[alsa-devel] When to start the capture device?
Hello everyone,
I am using ALSA to capture sound from a micrphone. I need to know when the capture device starts. In Paul Davis' Tutorial, he mentioned two approaches. But, I have questions on each of them.
When to start the device
When you open the audio interface, ALSA ensures that it is not active - no data is being moved to or from its external connectors. Presumably, at some point you want this data transfer to begin. There are several options for how to make this happen.
1. The control point here the start threshold, which defines the number of frames of space/data necessary to start the device automatically. If set to some value other than zero for playback, it is necessary to prefill the playback buffer before the device will start. If set to zero, the first data written to the device (or first attempt to read from a capture stream) will start the device.

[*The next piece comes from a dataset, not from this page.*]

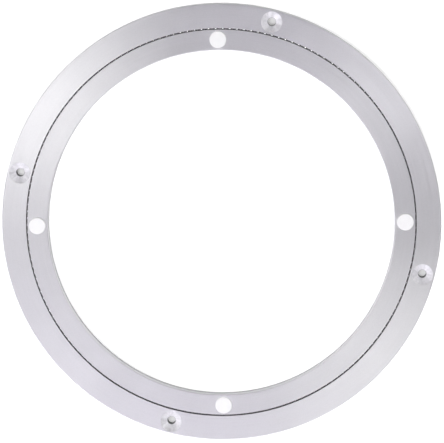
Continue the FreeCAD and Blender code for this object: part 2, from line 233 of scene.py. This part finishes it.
def across_grain(shader, centred):
    """The direction along the surface that crosses the turning marks, in world space."""
    x, y = shader.split(centred)[:2]
    around = shader.combine(shader.math("MULTIPLY", y, -1.0), x)
    around = shader.node(
        "ShaderNodeVectorTransform",
        {0: around},
        vector_type="VECTOR",
        convert_from="OBJECT",
        convert_to="WORLD",
    ).outputs[0]
    return shader.vector("NORMALIZE", shader.vector("CROSS_PRODUCT", around, shader.normal()))


def turned_noise(shader, place, profile, per_mm, along_per_m):
    """Noise drawn out into fine rings, with so many marks to a millimetre of the ring's profile."""
    across = shader.math("MULTIPLY", profile, per_mm / MM)
    x, y = shader.split(shader.scale(place, along_per_m))[:2]
    return shader.noise(shader.combine(across, x, y), scale=1.0, detail=2.0)


def countersink_tone(shader, place, centred, radius):
    """A countersink's tone: painted shade round the screw hole, with chatter marks that run down the cone.
    """
    # Painted shade: the cone darkens towards the screw hole
    dark_end = SCREW_HOLE_RADIUS + HOLE_SHADE_WIDTH
    hole_rim_shade = shader.spread(radius, SCREW_HOLE_RADIUS, dark_end, HOLE_EDGE_SHADE_TONE, 1.0)
    # Noise over the direction from the hole's axis, which drifts a little from place to place
    drift_per_m = 60.0
    outward = shader.vector("NORMALIZE", centred)
    round_hole = shader.vector("MULTIPLY_ADD", place, (drift_per_m,) * 3, outward)
    chatter = shader.noise(round_hole, scale=2.0, detail=2.0)
    patches = shader.noise(place, scale=900.0, detail=2.0)
    mottle = shader.math("MULTIPLY_ADD", patches, 0.5, chatter)
    return shader.math("MULTIPLY", hole_rim_shade, shader.spread(mottle, *MOTTLE_SPAN, *COUNTERSINK_TONES))


def ring_aluminium(name, brightness, plain_share, slit_edge_shade_tone, wall_shade_tones):
    """Satin turned aluminium: circular grain, faint blotches and brighter cut edges.

    The wall shade tones are those of the upright walls' foot and top; the darker foot is painted shade.
    """
    shader = Shader(name)
    place = shader.place()
    centred, in_hole = turning_centre(shader, place)
    radius = shader.length(centred)
    height = shader.split(place)[2]

    # The kinds of face, each 1 or 0. Chamfers are the edges, and slopes in a screw hole its countersink.
    tilt = shader.split(shader.normal())[2]
    slope = shader.math("COMPARE", tilt, SLOPE_TILT, SLOPE_REACH)
    cone = shader.math("MULTIPLY", slope, in_hole)
    edge = shader.math("SUBTRACT", slope, cone)
    wall = shader.math("LESS_THAN", shader.math("ABSOLUTE", tilt), WALL_TILT)
    race = shader.math("COMPARE", radius, PITCH_RADIUS, RACE_REACH)

    # Noises. Height counts in the profile so that the marks also go round the walls.
    profile = shader.math("MULTIPLY_ADD", height, HEIGHT_IN_PROFILE, radius)
    fine = turned_noise(shader, place, profile, per_mm=6.0, along_per_m=30.0)
    coarse = turned_noise(shader, place, profile, per_mm=1.1, along_per_m=18.0)
    blotch = shader.noise(place, scale=45.0, detail=2.0)
    speck = shader.noise(place, scale=1500.0, detail=1.0)

    grain = shader.vary(fine, coarse, reach=0.5)
    rough = shader.vary(shader.spread(grain, *GRAIN_SPAN, *GRAIN_ROUGHNESS), blotch, reach=0.06)
    rough = shader.mix("FLOAT", edge, rough, EDGE_ROUGHNESS)
    relief = shader.math("MULTIPLY_ADD", speck, 0.35, grain)
    bump = shader.bump(relief, strength=0.4, depth=0.01 * MM)

    tone = shader.vary(brightness, coarse, reach=0.07)
    tone = shader.vary(tone, blotch, reach=0.06)
    tone = shader.vary(tone, speck, reach=0.08)
    # Painted shade: chamfers at the slit take a darker tone
    tone = shader.mix("FLOAT", edge, tone, shader.mix("FLOAT", race, EDGE_TONE, slit_edge_shade_tone))
    # Painted shade: upright walls darker towards their foot, most of all in the race and in the screw
    # holes
    shaded_wall_tone = shader.spread(height, WALL_FOOT, WALL_TOP, *wall_shade_tones)
    shaded_wall_tone = shader.mix("FLOAT", race, shaded_wall_tone, RACE_WALL_SHADE_TONE)
    shaded_wall_tone = shader.mix("FLOAT", in_hole, shaded_wall_tone, HOLE_WALL_SHADE_TONE)
    tone = shader.mix("FLOAT", wall, tone, shaded_wall_tone)
    tint = shader.mix("RGBA", blotch, *METAL_COLOURS)
    colour = shader.scale(tint, tone)
    shader.set(
        Base_Color=colour,
        Metallic=1.0,
        Roughness=rough,
        Anisotropic=GRAIN_ANISOTROPY,
        Tangent=across_grain(shader, centred),
        Normal=bump,
    )

    # Plain metal is a small share of every face, and most of each countersink, which was cut more roughly
    cone_colour = shader.scale(tint, countersink_tone(shader, place, centred, radius))
    cone_rough = shader.spread(coarse, *NOISE_SPAN, *COUNTERSINK_ROUGHNESS)
    plain = shader.node(
        "ShaderNodeBsdfPrincipled",
        {
            "Base Color": shader.mix("RGBA", cone, colour, cone_colour),
            "Metallic": shader.mix("FLOAT", cone, 1.0, COUNTERSINK_METALLIC),
            "Roughness": shader.mix("FLOAT", cone, PLAIN_ROUGHNESS, cone_rough),
            "Normal": bump,
        },
    ).outputs[0]
    share = shader.mix("FLOAT", cone, plain_share, COUNTERSINK_PLAIN_SHARE)
    shader.blend(share, shader.surface.outputs[0], plain)
    return shader.material


def marked_material(name, metallic, colours, roughness, marks_per_m, clouds_per_m, strength, depth):
    """A surface with fine marks, in its relief and roughness, and a faint cloud between two colours."""
    shader = Shader(name)
    place = shader.place()
    marks = shader.noise(place, scale=marks_per_m, detail=3.0)
    cloud = shader.noise(place, scale=clouds_per_m, detail=2.0)
    shader.set(
        Base_Color=shader.mix("RGBA", cloud, *colours),
        Metallic=metallic,
        Roughness=shader.spread(marks, *NOISE_SPAN, *roughness),
        Normal=shader.bump(marks, strength, depth),
    )
    return shader.material


def pad_rubber():
    """Matt white moulded rubber with a fine mottle."""
    return marked_material(
        "white_rubber",
        metallic=0.0,
        colours=((0.78, 0.78, 0.775, 1.0), (0.86, 0.86, 0.85, 1.0)),
        roughness=(0.55, 0.72),
        marks_per_m=1400.0,
        clouds_per_m=220.0,
        strength=0.3,
        depth=0.02 * MM,
    )


def ball_steel():
    """Polished bearing steel with faint rolling marks."""
    return marked_material(
        "polished_steel",
        metallic=1.0,
        colours=((0.80, 0.80, 0.81, 1.0), (0.88, 0.88, 0.89, 1.0)),
        roughness=(0.06, 0.12),
        marks_per_m=2500.0,
        clouds_per_m=400.0,
        strength=0.1,
        depth=0.004 * MM,
    )


def screw_steel():
    """Plain machined steel, a little worn."""
    return marked_material(
        "machined_steel",
        metallic=1.0,
        colours=((0.36, 0.36, 0.38, 1.0), (0.46, 0.46, 0.47, 1.0)),
        roughness=(0.28, 0.42),
        marks_per_m=3000.0,
        clouds_per_m=500.0,
        strength=0.2,
        depth=0.01 * MM,
    )


def assign(piece, material):
    """Give a CAD node's object its material."""
    for slot in piece.material_slots:
        slot.material = material


def add_object(name, data):
    """Put a new object with this mesh, light or camera into the scene."""
    made = bpy.data.objects.new(name, data)
    bpy.context.scene.collection.objects.link(made)
    return made


def direction(azimuth, elevation):
    """The vector of length 1 that points this way."""
    turn, rise = math.radians(azimuth), math.radians(elevation)
    return Vector((math.cos(turn) * math.cos(rise), math.sin(turn) * math.cos(rise), math.sin(rise)))


def add_softbox(azimuth, elevation, size, power, group):
    """A soft square lamp that looks at the object from one direction and lights only this group."""
    light = bpy.data.lights.new("softbox", "AREA")
    light.shape = "SQUARE"
    light.size = size
    light.energy = power
    light.color = LILAC if azimuth in LILAC_AZIMUTHS else WHITE
    lamp = add_object("softbox", light)
    away = direction(azimuth, elevation)
    lamp.location = away * SOFTBOX_DISTANCE
    lamp.rotation_euler = away.to_track_quat("Z", "Y").to_euler()
    lamp.visible_camera = False
    lamp.light_linking.receiver_collection = group
    return lamp


def light_group(name, pieces, state):
    """A group for lamps with only these objects (INCLUDE) or with all but these (EXCLUDE)."""
    group = bpy.data.collections.new(name)
    for piece in pieces:
        group.objects.link(piece)
    for entry in group.collection_objects:
        entry.light_linking.link_state = state
    return group


def add_lights(floor):
    """Softboxes in rows around the bearing, a few for the balls and one above for the floor."""
    all_but_balls = light_group("all_but_balls", [BALLS], "EXCLUDE")
    all_but_pads = light_group("all_but_pads", PADS, "EXCLUDE")
    for elevation, row in SOFTBOX_ROWS.items():
        for azimuth, power in row.items():
            lamp = add_softbox(azimuth, elevation, SOFTBOX_SIZE, power, all_but_balls)
            if azimuth not in SHADOW_AZIMUTHS:
                lamp.light_linking.blocker_collection = all_but_pads
    only_balls = light_group("only_balls", [BALLS], "INCLUDE")
    for azimuth, power in GLINT_ROW.items():
        add_softbox(azimuth, GLINT_ELEVATION, GLINT_SIZE, power, only_balls)
    only_floor = light_group("only_floor", [floor], "INCLUDE")
    add_softbox(0, 90, OVERHEAD_SIZE, OVERHEAD_POWER, only_floor)


def make_camera():
    """The camera at the photograph's viewing angle, its upright along +Y."""
    data = bpy.data.cameras.new("camera")
    data.sensor_width = CAMERA_SENSOR
    data.lens = CAMERA_LENS
    data.clip_end = CAMERA_REACH
    camera = add_object("camera", data)
    back = direction(CAMERA_DIRECTION, 90.0 - CAMERA_TILT)
    right = Vector((0, 1, 0)).cross(back).normalized()
    up = back.cross(right)
    place = Matrix((right, up, back)).transposed().to_4x4()
    place.translation = CAMERA_TARGET + back * CAMERA_DISTANCE
    camera.matrix_world = place
    bpy.context.scene.camera = camera


def make_floor():
    """A plain pale table top under the bearing."""
    mesh = bpy.data.meshes.new("floor")
    disc = bmesh.new()
    bmesh.ops.create_circle(disc, cap_ends=True, segments=96, radius=FLOOR_RADIUS)
    disc.to_mesh(mesh)
    disc.free()
    floor = add_object("floor", mesh)
    shader = Shader("pale_floor")
    shader.set(Base_Color=FLOOR_COLOUR, Roughness=FLOOR_ROUGHNESS)
    mesh.materials.append(shader.material)
    return floor


def make_backdrop():
    """A plain backdrop all round, which the camera sees as white but which lights nothing."""
    mesh = bpy.data.meshes.new("backdrop")
    ball = bmesh.new()
    bmesh.ops.create_uvsphere(ball, u_segments=48, v_segments=24, radius=BACKDROP_RADIUS)
    ball.to_mesh(mesh)
    ball.free()
    backdrop = add_object("backdrop", mesh)
    shader = Shader("pale_backdrop")
    shader.set(Base_Color=(0.0, 0.0, 0.0, 1.0), Emission_Color=(*WHITE, 1.0), Emission_Strength=1.0)
    mesh.materials.append(shader.material)
    for kind in ("diffuse", "glossy", "transmission", "volume_scatter", "shadow"):
        setattr(backdrop, f"visible_{kind}", False)


def make_world():
    """Even white light from all round."""
    world = bpy.data.worlds.new("studio")
    world.use_nodes = True
    background = world.node_tree.nodes["Background"]
    background.inputs["Color"].default_value = (*WHITE, 1.0)
    background.inputs["Strength"].default_value = WORLD_STRENGTH
    bpy.context.scene.world = world


# The slit edges' tones and the walls' darker foot below are painted shade
outer_aluminium = ring_aluminium(
    "outer_aluminium",
    brightness=1.03,
    plain_share=0.15,
    slit_edge_shade_tone=0.92,
    wall_shade_tones=(0.5, 0.783),
)
inner_aluminium = ring_aluminium(
    "inner_aluminium",
    brightness=0.965,
    plain_share=0.25,
    slit_edge_shade_tone=0.45,
    wall_shade_tones=(0.25, 0.867),
)
rubber = pad_rubber()
assign(NODES["outer_ring"], outer_aluminium)
assign(NODES["inner_ring"], inner_aluminium)
assign(BALLS, ball_steel())
assign(NODES["filler_screw"], screw_steel())
for pad in PADS:
    assign(pad, rubber)

make_camera()
add_lights(make_floor())
make_backdrop()
make_world()
bpy.context.scene.view_settings.view_transform = "Standard"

My question: what does he means on " If set to zero"? Does anyone know which parameter of which API should be set to zero?
2. You can also start the device explicitly using snd_pcm_start, but this requires buffer prefilling in the case of the playback stream. If you attempt to start the stream without doing this, you will get -EPIPE as a return code, indicating that there is no data waiting to deliver to the playback hardware buffer.
My question: Is there anything to be done before calling snd_pcm_start in the case of capturing stream? If there is, what are they?
Thanks in advance,
Sheng
On Wed, 19 Sep 2007 16:17:55 -0700 "Sheng (Sean) Liu" shengl@uci.edu wrote:
- The control point here the start threshold, which defines the number of
frames of space/data necessary to start the device automatically. If set to some value other than zero for playback, it is necessary to prefill the playback buffer before the device will start. If set to zero, the first data written to the device (or first attempt to read from a capture stream) will start the device.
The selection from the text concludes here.